Little is known about the details of its life cycle and no Olindias hydroids have been reported from the wild. Flower hat jellies have bred in a display at the Monterey Bay Aquarium. The hydroids attached themselves to various surfaces and formed small clusters. Eventually the medusae were released at a diameter of about 1 mm. Budding only happened when the hydroids were kept at water temperatures of 15 C; not 20 C or 25 C. In contrast, the two warmer temperatures appeared to produce more medusae. This indicates that hydroid growth and reproduction (budding) occur in 15 C or less, while warmer temperatures initiate the change into medusae. This matches the annual sea temperature variations observed in its native range. In aquariums, adults are usually kept in full salt water that is about 15-18 C.

== Applications in scientific research ==
Because hydroids are small and often transparent, detecting them in natural environments is difficult, which contributes to the limited knowledge of the species' life cycle. A fluorescent protein derived from Olindias formusus, Gamillus, has been developed as a fluorescent tag for tracking biological molecules of interest, including in research on viral entry inhibition of SARS-Cov-2.

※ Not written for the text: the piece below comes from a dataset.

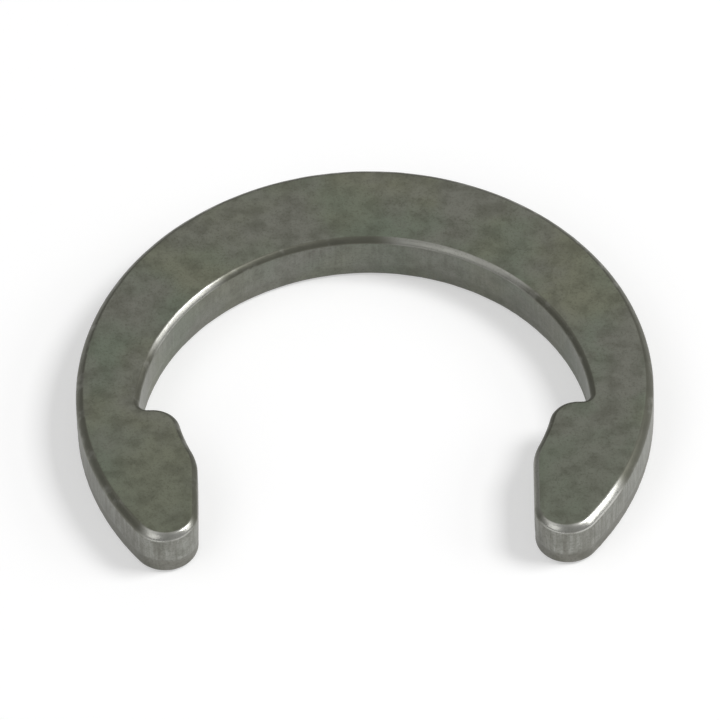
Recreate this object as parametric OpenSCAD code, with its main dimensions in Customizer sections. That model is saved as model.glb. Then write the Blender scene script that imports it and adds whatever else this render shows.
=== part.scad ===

Fluorescence has been suggested as a potential tool to also improve the detection of hydrozoan life stages. When illuminated with blue or ultraviolet light, transparent medusae or small polyps can become visible in plankton species or on settling panels. Polyps of the hydrozoan species Olindias formosus were detected for the first time through the fluorescence of medusa buds developing on hydroids. Intrinsic fluorescence has also been used to identify Porifera and Anthozoa recruits on settling panels.